This is an excellent Letter to the Editor and also an editorial in today's Inquirer on why Nader's candidacy is, in my opinion, disingenuous and potentially so destructive. Some excerpts:
>From the letter:
"...He claims in his self-aggrandizing rhetoric, that he stands for all third parties against the current "duopoly" in Washington. But he ignores the reality that because winner takes all in the Electoral College system, there is no room for a third party. A third party candidate only acts as a spoiler for the party it is closest to."
Well, in nearly _any_ election, electoral or not, and regardless of how many parties are involved, winner _does_ take all. So this doesn't hold very well as a principle.
But the letter writer is also advancing another principle, namely, that third parties are inherently destructive to other parties with which they're somewhat sympathetic. In other words, the Libertarians are destructive to the Republicans, the Greens are harmful to the Democrats, etc. This is certainly true when two parties split the available votes almost evenly.
It helps to ask whether the "duopoly" is a desirable situation. I certainly don't think so, for many reasons. It essentially guarantees a consensus without any debate: each party will attempt to capture some imagined "middle," which means that they'll try more and more to sound like one another. One sees this in the Democrats' discussions of what an "electable" candidate is like: essentially, it's a Democrat who's not very different from a Republican. Frankly, I think this encourages an unprincipled politics.

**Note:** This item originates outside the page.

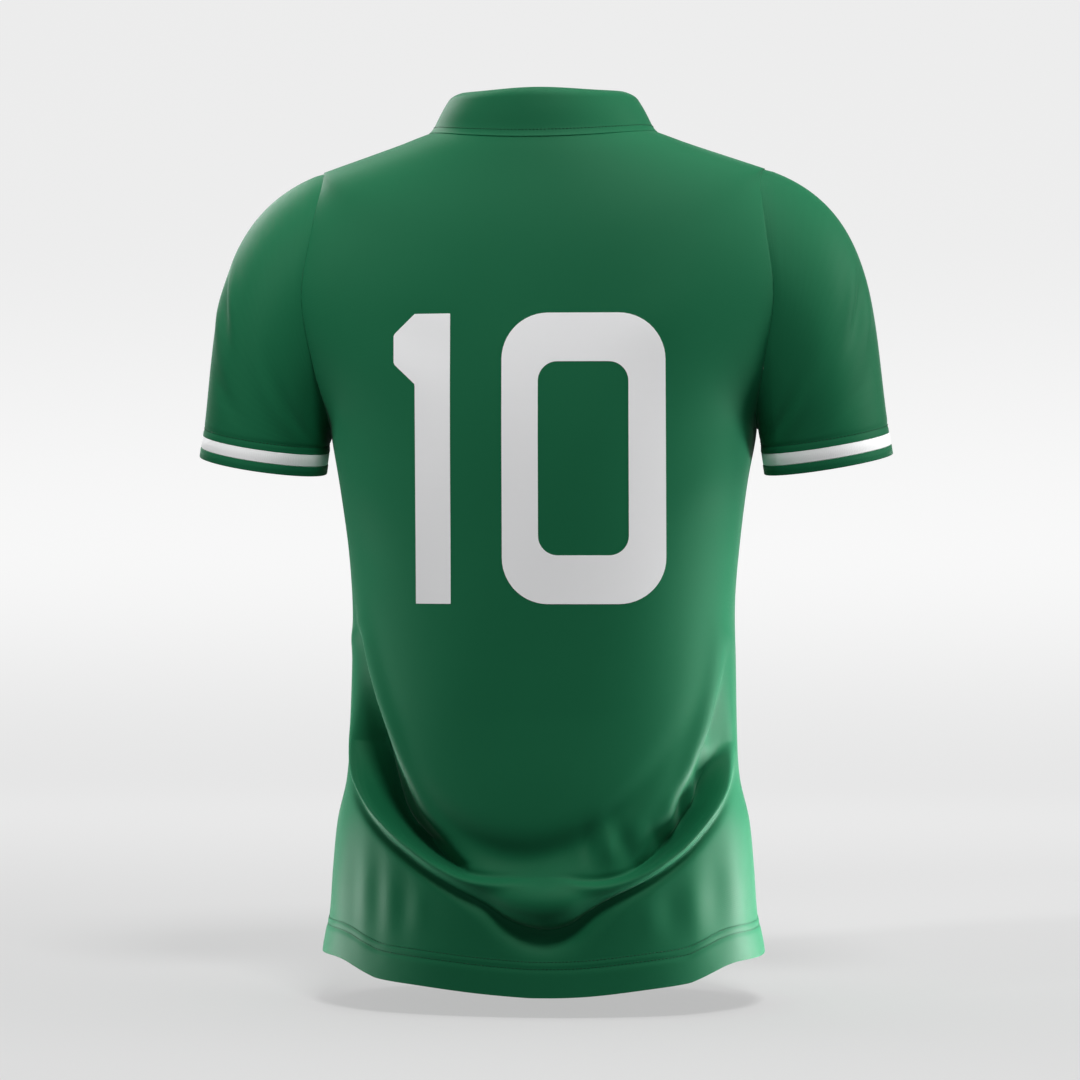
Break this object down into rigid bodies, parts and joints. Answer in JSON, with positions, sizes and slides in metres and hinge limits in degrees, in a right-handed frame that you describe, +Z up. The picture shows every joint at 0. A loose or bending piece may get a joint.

And third parties can have a genuinely catalyzing effect on the two mainstream parties. After all, if the parties don't want to lose support to third parties, then they have to adjust to keep those people in the fold.
And from the editorial:
"...But without Nader in the picture in 2000, Bush's narrow Electoral College victory would have been impossible to scam..."
I think this is about as wrong as wrong can be. What about those registered Democrats who didn't vote? Surely they outnumbered the Green party's meager numbers, and their failure to participate was certainly a greater factor in making 2000 such a close race. What about the poll lead Gore enjoyed months pervious, which fizzled away over the campaign-- is it unthinkable that Gore didn't campaign well, or that Bush was a _better_ campaigner? What about the irregularities of the Florida polls (overseen by Republicans)? And there is the question over whether Gore won the popular vote: if he did (as most Democrats assert), then we can't blame Nader's votes for having cost Gore anything-- all the fault would rest with the messy post-election processes.
This is one of those points that I find extremely frustrating. Any sane appraisal of the 2000 elections will show that there were many factors which cost Gore the election. Many of them could be said to be crucial (and yes, one can have multiple "crucial" factors). Yet the Democrats expend far more anger at Ralph Nader than, say, Jeb Bush or Kathleen Willey or the Supreme Court. This, to me, indicates that something less than rational is going on in the party.
and...
"...The vital issue in this election is that a Republican sweep may make permanent the damage to the constitutional principle of checks and balances. How dare Nader ignore the reactionary cast of Bush's judicial appointments and the refusal of a Republican-controlled Congress to challenge the mendacity of this president on issues as varied and important as global warming and the pre-emptive, deceit-driven invasion of Iraq?..."
This is something that bothers me about Nader as well. Court appointments are not a minor issue, and it's a certainty that Bush'll be providing us with mini-Scalias and Rehnquists for the next four years. (It's interesting to note that two of the most liberal Justices on the bench were nominated by Ronald Reagan.) The fact that Bush has turned out to be far _worse_ than any sane person could imagine is why I was ready to throw my vote to whichever drone wins the Democratic nomination. (The reaction of the Democrats to Nader is _so_ overblown, so riddled with faulty logic, and damn near pathological, that I'm seriously toying with throwing Ralph a protest vote.)
But frankly, when Congress was dominated by Democrats, they haven't been all that enthusiastic about challenging right-wing mendacity, either. Gore's always sounded like more of an environmentalist than his actual record indicated, and we can thank Clinton for such wonders as welfare reform, NAFTA and GATT, and pre-emptive military strikes against Syria that weren't even reviewed by Congress or the UN. James Ridgeway in the _Village Voice_ pointed out that Nader's various organizations were the ones which brought Enron to light, which have been pushing the health-care issue, and Nader himself's been calling for Bush's impeachment over the Iraq war. Whic is better than what the Democrats have been doing. (Nader's been asking them to pursue any number of great initiatives over the years. If they'd pursue a fw of them, then maybe...)
This does leave a lot of us with a real problem. The Democrats cause less damage than the Republicans, and they don't seem to have a lot of religious lunatics in their ranks. That's nice. But their recent track record indicates that they're not terribly enthusiastic about fighting for anything that's truly important. The only time they seem to develop some kind of backbone is when they _have_ to, i.e., when the Republicans do something truly egregious. This makes it difficult to want to support them very much. And it makes a third party desirable, if only for the sake of scaring them into developing a spine.